Except that, in this world, at least some of these depraved malefactors receive their proper comeuppance.

Piskor depicts the red room killers, consumers and financiers in various lights and motivations. There are everyday-seeming people like the dad who moonlights as a Red Room killer and human trafficker in “Rat Queens.” Or the ultra-wealthy, female tech executive who is hunting for sexual thrills and art murder in “Mr. NFT.” Or the Natural Born Killers-style love story in “Punkins.” Or an outsized (or is it?) vision of the sex crimes on the Pitcairn Islands, through a cult centered on a Zuckerbergian figure in “Isle of Red Rooms.”

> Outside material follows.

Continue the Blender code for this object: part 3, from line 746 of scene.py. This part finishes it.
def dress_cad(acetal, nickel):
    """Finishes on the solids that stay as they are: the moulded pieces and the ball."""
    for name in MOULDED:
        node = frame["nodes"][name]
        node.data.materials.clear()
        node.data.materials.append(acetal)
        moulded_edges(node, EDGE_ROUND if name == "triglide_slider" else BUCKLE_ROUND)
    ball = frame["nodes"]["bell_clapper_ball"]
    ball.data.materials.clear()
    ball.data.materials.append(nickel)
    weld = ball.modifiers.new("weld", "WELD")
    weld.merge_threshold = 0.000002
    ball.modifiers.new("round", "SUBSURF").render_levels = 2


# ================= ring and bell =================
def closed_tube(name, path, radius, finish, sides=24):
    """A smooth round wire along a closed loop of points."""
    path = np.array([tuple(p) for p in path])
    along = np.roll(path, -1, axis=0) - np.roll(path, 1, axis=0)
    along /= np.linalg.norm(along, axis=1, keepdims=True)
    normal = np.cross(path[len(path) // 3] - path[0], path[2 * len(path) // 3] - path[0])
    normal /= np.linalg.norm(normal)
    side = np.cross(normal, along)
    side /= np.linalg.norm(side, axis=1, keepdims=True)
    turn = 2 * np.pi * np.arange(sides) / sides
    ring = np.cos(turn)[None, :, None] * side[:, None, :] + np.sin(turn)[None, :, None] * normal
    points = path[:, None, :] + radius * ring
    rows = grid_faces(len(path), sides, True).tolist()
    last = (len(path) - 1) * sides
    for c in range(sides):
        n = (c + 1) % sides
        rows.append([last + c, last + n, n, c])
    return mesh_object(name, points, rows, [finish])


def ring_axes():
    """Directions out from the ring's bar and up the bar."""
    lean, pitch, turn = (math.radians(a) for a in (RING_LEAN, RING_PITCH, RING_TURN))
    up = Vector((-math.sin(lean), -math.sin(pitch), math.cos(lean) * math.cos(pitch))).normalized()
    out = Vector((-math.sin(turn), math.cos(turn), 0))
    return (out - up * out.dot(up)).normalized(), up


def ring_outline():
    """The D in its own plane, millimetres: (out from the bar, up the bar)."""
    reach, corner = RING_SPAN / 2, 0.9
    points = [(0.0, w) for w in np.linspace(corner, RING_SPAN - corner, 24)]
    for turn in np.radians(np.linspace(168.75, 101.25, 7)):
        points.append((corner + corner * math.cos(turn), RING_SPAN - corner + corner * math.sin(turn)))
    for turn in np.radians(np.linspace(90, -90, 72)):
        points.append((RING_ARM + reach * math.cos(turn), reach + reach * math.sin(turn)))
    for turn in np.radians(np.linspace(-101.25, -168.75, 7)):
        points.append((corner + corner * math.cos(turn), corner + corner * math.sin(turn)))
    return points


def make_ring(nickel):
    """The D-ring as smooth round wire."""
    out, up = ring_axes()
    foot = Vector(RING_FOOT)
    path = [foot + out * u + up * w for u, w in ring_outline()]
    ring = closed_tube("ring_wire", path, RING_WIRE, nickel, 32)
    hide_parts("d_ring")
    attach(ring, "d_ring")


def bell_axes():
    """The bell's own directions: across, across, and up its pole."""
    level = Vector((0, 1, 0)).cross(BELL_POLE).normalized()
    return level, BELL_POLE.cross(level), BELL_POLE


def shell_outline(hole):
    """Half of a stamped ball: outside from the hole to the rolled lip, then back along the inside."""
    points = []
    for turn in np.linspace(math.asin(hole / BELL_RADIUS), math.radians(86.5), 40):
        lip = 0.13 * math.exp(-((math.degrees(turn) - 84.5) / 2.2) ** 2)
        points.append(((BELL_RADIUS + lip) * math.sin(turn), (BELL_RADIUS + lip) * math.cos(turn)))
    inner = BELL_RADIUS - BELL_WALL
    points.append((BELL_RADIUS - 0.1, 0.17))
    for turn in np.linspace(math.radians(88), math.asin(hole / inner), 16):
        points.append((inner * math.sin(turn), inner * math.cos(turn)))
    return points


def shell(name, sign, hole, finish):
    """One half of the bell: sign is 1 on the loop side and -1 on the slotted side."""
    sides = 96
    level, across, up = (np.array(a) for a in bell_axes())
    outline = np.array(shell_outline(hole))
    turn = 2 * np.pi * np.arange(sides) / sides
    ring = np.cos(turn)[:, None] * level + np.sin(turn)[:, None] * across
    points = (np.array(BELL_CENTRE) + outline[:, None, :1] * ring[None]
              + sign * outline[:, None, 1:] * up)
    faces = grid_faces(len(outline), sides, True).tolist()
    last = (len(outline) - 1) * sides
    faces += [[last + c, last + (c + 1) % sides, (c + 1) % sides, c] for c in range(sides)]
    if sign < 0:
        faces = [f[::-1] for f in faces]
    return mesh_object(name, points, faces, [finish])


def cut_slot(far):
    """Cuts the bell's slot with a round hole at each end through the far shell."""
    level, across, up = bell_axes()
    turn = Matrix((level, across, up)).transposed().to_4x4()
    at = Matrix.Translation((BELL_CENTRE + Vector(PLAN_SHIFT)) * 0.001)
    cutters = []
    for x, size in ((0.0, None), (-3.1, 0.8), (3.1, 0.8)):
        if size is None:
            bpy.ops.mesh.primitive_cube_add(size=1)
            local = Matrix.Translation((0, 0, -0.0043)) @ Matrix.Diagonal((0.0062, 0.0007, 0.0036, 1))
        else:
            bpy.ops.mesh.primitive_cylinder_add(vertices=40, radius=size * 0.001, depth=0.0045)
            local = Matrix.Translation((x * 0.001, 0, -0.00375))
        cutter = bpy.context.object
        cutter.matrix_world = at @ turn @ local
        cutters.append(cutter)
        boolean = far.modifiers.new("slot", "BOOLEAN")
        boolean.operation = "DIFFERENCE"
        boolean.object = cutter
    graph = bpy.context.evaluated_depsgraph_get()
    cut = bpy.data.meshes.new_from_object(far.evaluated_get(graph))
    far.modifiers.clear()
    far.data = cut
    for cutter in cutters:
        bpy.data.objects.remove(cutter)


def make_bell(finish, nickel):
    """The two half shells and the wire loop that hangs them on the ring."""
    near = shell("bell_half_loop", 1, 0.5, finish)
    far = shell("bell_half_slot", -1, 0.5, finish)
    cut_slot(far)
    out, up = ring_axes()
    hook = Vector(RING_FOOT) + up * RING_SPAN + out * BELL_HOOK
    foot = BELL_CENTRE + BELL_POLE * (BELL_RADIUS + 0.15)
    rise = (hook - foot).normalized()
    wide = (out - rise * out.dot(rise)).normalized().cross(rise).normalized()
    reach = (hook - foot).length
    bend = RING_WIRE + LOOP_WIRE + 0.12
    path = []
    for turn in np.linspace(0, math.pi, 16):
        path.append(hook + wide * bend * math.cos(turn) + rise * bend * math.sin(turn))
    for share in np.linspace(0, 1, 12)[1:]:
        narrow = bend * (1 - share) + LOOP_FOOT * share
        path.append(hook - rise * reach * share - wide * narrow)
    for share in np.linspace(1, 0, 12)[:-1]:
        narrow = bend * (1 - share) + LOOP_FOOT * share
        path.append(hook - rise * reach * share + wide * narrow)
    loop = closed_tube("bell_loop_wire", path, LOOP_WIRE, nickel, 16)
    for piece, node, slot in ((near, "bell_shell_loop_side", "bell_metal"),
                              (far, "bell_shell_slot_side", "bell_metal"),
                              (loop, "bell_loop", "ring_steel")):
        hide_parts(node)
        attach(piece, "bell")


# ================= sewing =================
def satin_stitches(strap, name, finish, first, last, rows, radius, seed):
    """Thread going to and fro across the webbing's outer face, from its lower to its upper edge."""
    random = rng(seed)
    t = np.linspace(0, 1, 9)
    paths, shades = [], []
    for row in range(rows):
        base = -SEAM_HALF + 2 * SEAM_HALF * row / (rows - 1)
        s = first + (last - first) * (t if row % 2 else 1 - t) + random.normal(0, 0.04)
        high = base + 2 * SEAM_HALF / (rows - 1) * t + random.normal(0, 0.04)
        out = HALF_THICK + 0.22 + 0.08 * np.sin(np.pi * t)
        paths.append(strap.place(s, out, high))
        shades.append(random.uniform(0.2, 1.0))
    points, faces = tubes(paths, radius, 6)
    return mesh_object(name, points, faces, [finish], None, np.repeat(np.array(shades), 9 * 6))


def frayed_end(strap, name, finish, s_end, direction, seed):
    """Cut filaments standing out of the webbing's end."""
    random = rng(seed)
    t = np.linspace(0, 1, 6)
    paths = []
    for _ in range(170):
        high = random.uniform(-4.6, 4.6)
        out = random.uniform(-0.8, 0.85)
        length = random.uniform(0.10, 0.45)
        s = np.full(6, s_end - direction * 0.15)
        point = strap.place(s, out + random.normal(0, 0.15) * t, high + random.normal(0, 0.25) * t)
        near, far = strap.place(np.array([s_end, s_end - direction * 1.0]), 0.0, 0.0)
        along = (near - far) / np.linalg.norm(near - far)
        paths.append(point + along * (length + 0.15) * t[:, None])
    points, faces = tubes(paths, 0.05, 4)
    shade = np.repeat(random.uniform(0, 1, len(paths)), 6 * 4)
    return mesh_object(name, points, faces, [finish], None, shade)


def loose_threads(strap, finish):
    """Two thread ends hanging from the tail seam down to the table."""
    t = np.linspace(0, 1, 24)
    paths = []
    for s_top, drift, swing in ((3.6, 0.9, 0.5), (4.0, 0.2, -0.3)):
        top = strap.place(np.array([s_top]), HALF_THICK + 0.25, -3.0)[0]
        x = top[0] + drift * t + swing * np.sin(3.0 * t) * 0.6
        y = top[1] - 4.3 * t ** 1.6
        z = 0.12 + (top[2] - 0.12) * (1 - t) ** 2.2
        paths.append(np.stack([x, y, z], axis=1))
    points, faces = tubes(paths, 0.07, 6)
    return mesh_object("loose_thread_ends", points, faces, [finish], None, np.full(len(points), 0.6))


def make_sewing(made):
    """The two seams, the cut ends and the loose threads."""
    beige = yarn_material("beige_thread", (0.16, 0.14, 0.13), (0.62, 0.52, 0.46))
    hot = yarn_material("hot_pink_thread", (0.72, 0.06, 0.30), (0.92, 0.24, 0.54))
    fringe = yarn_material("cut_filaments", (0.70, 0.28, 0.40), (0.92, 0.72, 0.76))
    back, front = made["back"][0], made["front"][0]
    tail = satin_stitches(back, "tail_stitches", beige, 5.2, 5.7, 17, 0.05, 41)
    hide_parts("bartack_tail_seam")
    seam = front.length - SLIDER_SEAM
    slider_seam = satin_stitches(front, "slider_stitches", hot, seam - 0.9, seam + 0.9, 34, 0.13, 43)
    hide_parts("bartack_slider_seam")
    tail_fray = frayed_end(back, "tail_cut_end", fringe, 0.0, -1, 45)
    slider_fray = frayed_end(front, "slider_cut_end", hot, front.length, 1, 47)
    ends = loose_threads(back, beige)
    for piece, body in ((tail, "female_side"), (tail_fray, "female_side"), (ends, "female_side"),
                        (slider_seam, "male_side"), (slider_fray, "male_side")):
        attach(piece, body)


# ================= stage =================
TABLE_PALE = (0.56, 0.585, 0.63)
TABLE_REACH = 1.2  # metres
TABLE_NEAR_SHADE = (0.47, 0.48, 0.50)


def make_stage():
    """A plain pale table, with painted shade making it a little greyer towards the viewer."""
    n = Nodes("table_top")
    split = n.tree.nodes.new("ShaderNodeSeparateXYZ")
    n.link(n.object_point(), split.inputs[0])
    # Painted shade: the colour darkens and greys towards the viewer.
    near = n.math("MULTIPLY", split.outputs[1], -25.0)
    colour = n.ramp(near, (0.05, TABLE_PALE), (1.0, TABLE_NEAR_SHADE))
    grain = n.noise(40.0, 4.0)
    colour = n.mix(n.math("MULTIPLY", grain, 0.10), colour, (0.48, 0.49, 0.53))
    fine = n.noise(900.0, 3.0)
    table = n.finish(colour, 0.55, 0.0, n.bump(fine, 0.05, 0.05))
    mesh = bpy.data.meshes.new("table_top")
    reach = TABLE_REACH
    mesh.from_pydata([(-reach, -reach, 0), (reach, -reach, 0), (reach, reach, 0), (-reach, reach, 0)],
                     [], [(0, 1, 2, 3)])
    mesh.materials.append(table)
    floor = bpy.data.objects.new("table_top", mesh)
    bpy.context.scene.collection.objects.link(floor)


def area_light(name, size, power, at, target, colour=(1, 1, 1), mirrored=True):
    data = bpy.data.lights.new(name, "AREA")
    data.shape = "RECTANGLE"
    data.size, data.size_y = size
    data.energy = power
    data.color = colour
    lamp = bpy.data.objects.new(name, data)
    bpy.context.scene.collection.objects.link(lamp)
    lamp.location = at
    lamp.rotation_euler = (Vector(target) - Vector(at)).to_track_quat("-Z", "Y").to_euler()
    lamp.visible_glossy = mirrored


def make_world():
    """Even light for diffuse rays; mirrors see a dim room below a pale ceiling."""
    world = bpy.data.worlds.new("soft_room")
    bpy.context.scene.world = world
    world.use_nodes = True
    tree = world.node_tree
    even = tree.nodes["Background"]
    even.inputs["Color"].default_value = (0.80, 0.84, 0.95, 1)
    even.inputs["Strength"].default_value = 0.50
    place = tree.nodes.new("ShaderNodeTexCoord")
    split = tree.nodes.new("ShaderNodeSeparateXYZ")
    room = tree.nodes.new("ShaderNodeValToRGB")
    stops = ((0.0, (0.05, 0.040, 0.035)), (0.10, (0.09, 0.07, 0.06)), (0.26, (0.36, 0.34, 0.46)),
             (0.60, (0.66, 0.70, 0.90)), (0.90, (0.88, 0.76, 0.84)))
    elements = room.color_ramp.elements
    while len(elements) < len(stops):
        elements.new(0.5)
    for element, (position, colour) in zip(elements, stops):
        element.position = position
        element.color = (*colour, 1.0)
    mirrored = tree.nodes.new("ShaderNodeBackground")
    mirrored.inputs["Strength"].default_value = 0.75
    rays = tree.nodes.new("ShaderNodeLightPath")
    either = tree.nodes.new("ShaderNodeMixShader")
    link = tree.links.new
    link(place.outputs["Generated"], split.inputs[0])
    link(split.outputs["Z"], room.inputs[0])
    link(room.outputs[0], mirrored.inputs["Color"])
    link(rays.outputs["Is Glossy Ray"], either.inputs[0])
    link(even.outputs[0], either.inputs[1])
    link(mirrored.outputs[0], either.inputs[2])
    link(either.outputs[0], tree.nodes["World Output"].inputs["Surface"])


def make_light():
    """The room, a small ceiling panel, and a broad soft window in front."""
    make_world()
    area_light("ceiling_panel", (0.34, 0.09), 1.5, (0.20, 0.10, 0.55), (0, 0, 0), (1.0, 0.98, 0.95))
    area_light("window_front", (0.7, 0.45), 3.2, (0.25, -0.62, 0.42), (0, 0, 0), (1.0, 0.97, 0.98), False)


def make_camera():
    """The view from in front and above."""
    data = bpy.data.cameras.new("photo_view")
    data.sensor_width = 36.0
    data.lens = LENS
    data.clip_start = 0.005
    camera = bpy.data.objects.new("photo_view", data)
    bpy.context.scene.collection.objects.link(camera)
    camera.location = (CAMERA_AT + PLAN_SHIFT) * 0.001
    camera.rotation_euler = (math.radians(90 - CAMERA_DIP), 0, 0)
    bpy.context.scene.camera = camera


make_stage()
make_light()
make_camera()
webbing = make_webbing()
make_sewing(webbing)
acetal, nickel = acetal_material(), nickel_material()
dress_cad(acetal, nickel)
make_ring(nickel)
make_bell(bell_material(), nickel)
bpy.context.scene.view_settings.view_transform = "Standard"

For real, though: I feel lucky that this comic is mostly in grayscale rather than color. Piskor’s art stands in the camps of Harvey Pekar, Robert Crumb and Ed Fingerman, so things get grotesquely realistic with all the internal organs, gore and blood on display. It all looks like the copybook doodles that would have gotten a kid sent to the principal’s office.

With each story, you can see Piskor level up the graphical storytelling and plotting. His themes of class, and the idea of people who consider themselves above human decency (as long as they don’t get caught), grow stronger with each page.

And if all that’s not enough, Piskor also details more of his process or art and storytelling in a page-by-page commentary of those four stories. It’s aptly titled “A Glimpse into the Mind of a Maniac.”

Utterly disturbing and chilling for both its fantastical elements and real-world implications, Red Room: Trigger Warnings is one hell of a read and best looked at after you’ve finished your doomscrolling for the day. I look forward to the next one.